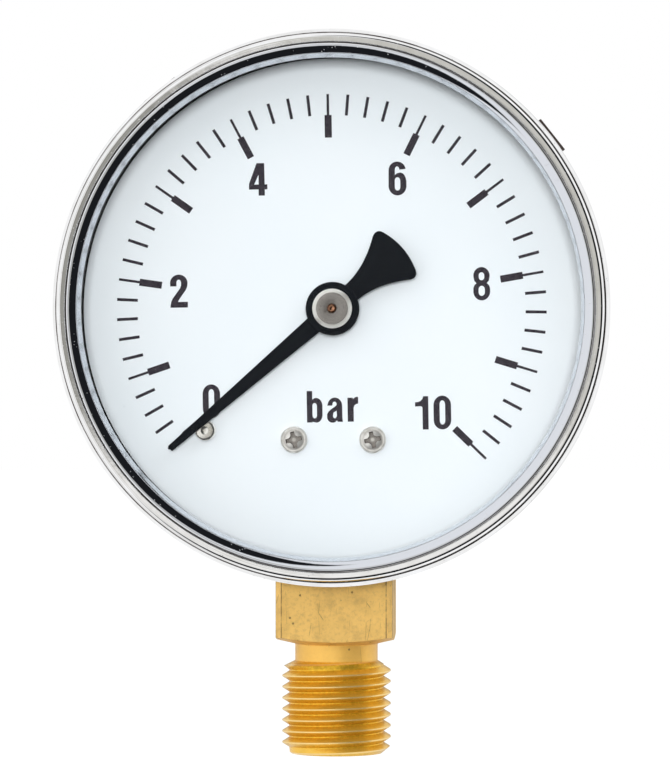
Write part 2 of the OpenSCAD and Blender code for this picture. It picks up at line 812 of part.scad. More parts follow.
module movement_screws() {
  color([0.75, 0.74, 0.7])
  for (p = seat_screws)
  difference() {
    union() {
      rod(p, 1.35, back_plate_y - 0.9, back_plate_y);
      rod(p, 0.75, back_plate_y - 0.1, seat_back + 3);
    }
    translate([p[0] - 1.5, back_plate_y - 1, axis_h + p[1] - 0.18])
    cube([3, 0.5, 0.36]);
  }
}

// ---- bourdon tube ----

// Flattened tube section at its radius: half thickness, half width
module tube_section(w, h) {
  translate([tube_r, -tube_y]) {
    square([2 * w, 2 * (h - w)], center = true);
    for (s = [-1, 1])
    translate([0, s * (h - w)])
    circle(w, $fn = 48);
  }
}

// The section swept from one angle to another, front view, from +X towards +Z
module tube_sweep(w, h, a0, a1) {
  translate([0, 0, axis_h])
  rotate([90, 0, 0])
  rotate(a0)
  rotate_extrude(angle = a1 - a0, $fn = 180)
  tube_section(w, h);
}

module bourdon_tube() {
  color([0.78, 0.55, 0.28])
  difference() {
    tube_sweep(tube_w / 2, tube_h / 2, tip_angle, root_angle);
    tube_sweep(tube_w / 2 - tube_wall, tube_h / 2 - tube_wall, tip_angle - 1, root_angle + 1);
  }
}

module tube_tip() {
  end = tube_r * [cos(tip_angle), sin(tip_angle)];
  y0 = tube_y - tube_h / 2 - 0.3;
  color([0.8, 0.62, 0.25])
  difference() {
    union() {
      slab(y0, tube_y + tube_h / 2 + 0.3)
      translate(end)
      rotate(tip_angle)
      translate([-tube_w / 2 - 0.5, -3.4])
      square([tube_w + 1, 4.3]);
      slab(y0, y0 + 1.3)
      strip(tip_pivot, end + 1.8 * [sin(tip_angle), -cos(tip_angle)], 1.2);
    }
    tube_sweep(tube_w / 2 + seat_fit, tube_h / 2 + seat_fit, tip_angle - 0.1, tip_angle + 12);
    rod(tip_pivot, link_pin_r + 0.01, y0 - 1, y0 + 1.6);
  }
}

// ---- socket ----

// Crest and root outline of the thread, as [radius, height] points
function thread_points() =
  let(n = floor((thread_len - lead_h - crest_w) / pitch))
  [for (k = [0:n - 1]) let(z = lead_h + pitch * k) each
    [[thread_r, z], [thread_r, z + crest_w],
     [thread_r - thread_depth, z + pitch / 2 + crest_w / 2 - 0.08],
     [thread_r - thread_depth, z + pitch / 2 + crest_w / 2 + 0.08]]];

module stem_turning() {
  last = lead_h + pitch * floor((thread_len - lead_h - crest_w) / pitch);
  rotate_extrude($fn = 180)
  polygon(concat([[0, 0], [thread_r - 1.1, 0]], thread_points(),
    [[thread_r, last], [thread_r, last + crest_w],
     [neck_r, last + crest_w + (thread_r - neck_r) * 0.5], [neck_r, square_bottom + 0.5],
     [0, square_bottom + 0.5]]));
}

module square_block() {
  a = flats_w / 2;
  c = flats_chamfer;
  intersection() {
    translate([0, 0, square_bottom])
    linear_extrude(step_z - square_bottom)
    polygon([[a - c, -a], [a, c - a], [a, a - c], [a - c, a], [c - a, a], [-a, a - c], [-a, c - a], [c - a, -a]]);
    translate([0, 0, square_bottom])
    union() {
      cylinder(r1 = a, r2 = a + 2.5 * shoulder_h, h = shoulder_h);
      translate([0, 0, shoulder_h])
      cylinder(r = a + 2.5 * shoulder_h, h = flat_top_z - square_bottom - shoulder_h);
      translate([-block_w / 2, -a, shoulder_h])
      cube([block_w, flats_w, step_z - square_bottom]);
    }
  }
}

module socket() {
  a = flats_w / 2;
  color([0.83, 0.65, 0.25])
  difference() {
    union() {
      stem_turning();
      square_block();
      translate([-block_w / 2, seat_back, step_z - 1])
      cube([block_w, a - seat_back, seat_z - step_z + 1]);
    }
    translate([0, 0, -1])
    cylinder(r = inlet_r, h = inlet_len + 1);
    translate([0, 0, inlet_len - 1])
    cylinder(r = throttle_r + seat_fit, h = throttle_len + 1.3);
    cylinder(r = passage_r, h = axis_h - tube_r);
    tube_sweep(tube_w / 2 + seat_fit, tube_h / 2 + seat_fit, 240, 273);
    for (s = [-1, 1]) {
      rod([s * dial_screw_x, -dial_screw_drop], 1 + seat_fit, seat_back - 1, seat_back + 2.6);
      rod([s * case_screw_x, -case_screw_drop], case_screw_r, a - 4, a + 1);
    }
    for (p = seat_screws)
    rod(p, 0.75 + seat_fit, seat_back - 1, seat_back + 3.3);
  }
}

module throttle_screw() {
  z0 = inlet_len + 0.1;
  color([0.83, 0.65, 0.25])
  difference() {
    translate([0, 0, z0])
    cylinder(r = throttle_r, h = throttle_len);
    translate([0, 0, z0 - 1])
    cylinder(r = throttle_hole_r, h = throttle_len + 2, $fn = 32);
    translate([-throttle_r - 1, -0.3, z0 - 0.1])
    cube([2 * throttle_r + 2, 0.6, 0.8]);
  }
}

case();
bezel_ring();
window();
window_gasket();
dial();
dial_screws();
stop_pin();
pointer();
pointer_bush();
pinion_arbor();
hairspring_collet();
hairspring();
hairspring_stud();
sector_gear();
sector_arbor();
link();
link_pin();
tip_pin();
front_plate();
back_plate();
plate_pillars();
plate_screws();
movement_screws();
bourdon_tube();
tube_tip();
socket();
dial_posts();
case_screws();
throttle_screw();
blow_out_plug();
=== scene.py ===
"""Looks of a bourdon-tube pressure gauge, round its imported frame.

Finishes for every piece, finer turned parts, a cut thread and the dial's print.
"""
import json
import math

import bmesh
import bpy
from mathutils import Matrix, Vector


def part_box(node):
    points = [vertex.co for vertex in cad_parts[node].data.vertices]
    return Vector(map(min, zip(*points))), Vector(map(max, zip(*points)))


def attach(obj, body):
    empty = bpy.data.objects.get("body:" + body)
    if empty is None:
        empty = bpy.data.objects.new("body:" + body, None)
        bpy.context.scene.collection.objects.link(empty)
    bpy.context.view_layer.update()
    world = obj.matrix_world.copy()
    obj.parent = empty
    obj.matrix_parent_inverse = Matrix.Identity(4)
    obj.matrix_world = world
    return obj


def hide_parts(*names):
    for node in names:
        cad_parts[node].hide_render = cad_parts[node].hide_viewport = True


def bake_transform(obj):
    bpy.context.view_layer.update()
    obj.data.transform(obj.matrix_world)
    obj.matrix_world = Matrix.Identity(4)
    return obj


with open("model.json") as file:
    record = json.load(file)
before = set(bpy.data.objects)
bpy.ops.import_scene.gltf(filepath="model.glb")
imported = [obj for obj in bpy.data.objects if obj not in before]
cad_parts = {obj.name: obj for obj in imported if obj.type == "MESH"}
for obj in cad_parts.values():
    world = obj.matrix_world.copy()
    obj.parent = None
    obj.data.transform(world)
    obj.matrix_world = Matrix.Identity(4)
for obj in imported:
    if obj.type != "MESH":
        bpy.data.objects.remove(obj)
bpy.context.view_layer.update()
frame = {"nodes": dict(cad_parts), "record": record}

MM = 0.001


def size_of(node):
    """A node's lowest and highest corners, in millimetres."""
    low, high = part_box(node)
    return low / MM, high / MM


# Places that the frame gives, in millimetres
dial_low, dial_high = size_of("dial")
AXIS_Z = (dial_low.z + dial_high.z) / 2
DIAL_Y = dial_low.y
ring_low, ring_high = size_of("bezel_ring")
RING_R = ring_high.x
CREST_Y, SKIRT_Y = ring_low.y, ring_high.y
GLASS_Y = size_of("window")[0].y
bush_low, bush_high = size_of("pointer_bush")
BUSH_R, BUSH_Y = bush_high.x, bush_low.y
pointer_low, pointer_high = size_of("pointer")
HUB_Y, BLADE_BACK_Y = pointer_low.y, pointer_high.y
stop_low, stop_high = size_of("stop_pin")
screws_low, screws_high = size_of("dial_screws")
SCREW_R = 1.62
SCREW_TOP, SCREW_Z = screws_low.y, (screws_low.z + screws_high.z) / 2
SCREWS_X = (screws_low.x + SCREW_R, screws_high.x - SCREW_R)
tube_low, tube_high = size_of("bourdon_tube")
FLAT = size_of("socket")[1].x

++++

In the listing above, find the line containing "plate_screws();" and the line containing "obj.data.transform(obj.matrix_world)", then quote both, plus every line between them, exactly as written.

> **OUTPUT**
plate_screws();
movement_screws();
bourdon_tube();
tube_tip();
socket();
dial_posts();
case_screws();
throttle_screw();
blow_out_plug();
=== scene.py ===
"""Looks of a bourdon-tube pressure gauge, round its imported frame.

Finishes for every piece, finer turned parts, a cut thread and the dial's print.
"""
import json
import math

import bmesh
import bpy
from mathutils import Matrix, Vector


def part_box(node):
    points = [vertex.co for vertex in cad_parts[node].data.vertices]
    return Vector(map(min, zip(*points))), Vector(map(max, zip(*points)))


def attach(obj, body):
    empty = bpy.data.objects.get("body:" + body)
    if empty is None:
        empty = bpy.data.objects.new("body:" + body, None)
        bpy.context.scene.collection.objects.link(empty)
    bpy.context.view_layer.update()
    world = obj.matrix_world.copy()
    obj.parent = empty
    obj.matrix_parent_inverse = Matrix.Identity(4)
    obj.matrix_world = world
    return obj


def hide_parts(*names):
    for node in names:
        cad_parts[node].hide_render = cad_parts[node].hide_viewport = True


def bake_transform(obj):
    bpy.context.view_layer.update()
    obj.data.transform(obj.matrix_world)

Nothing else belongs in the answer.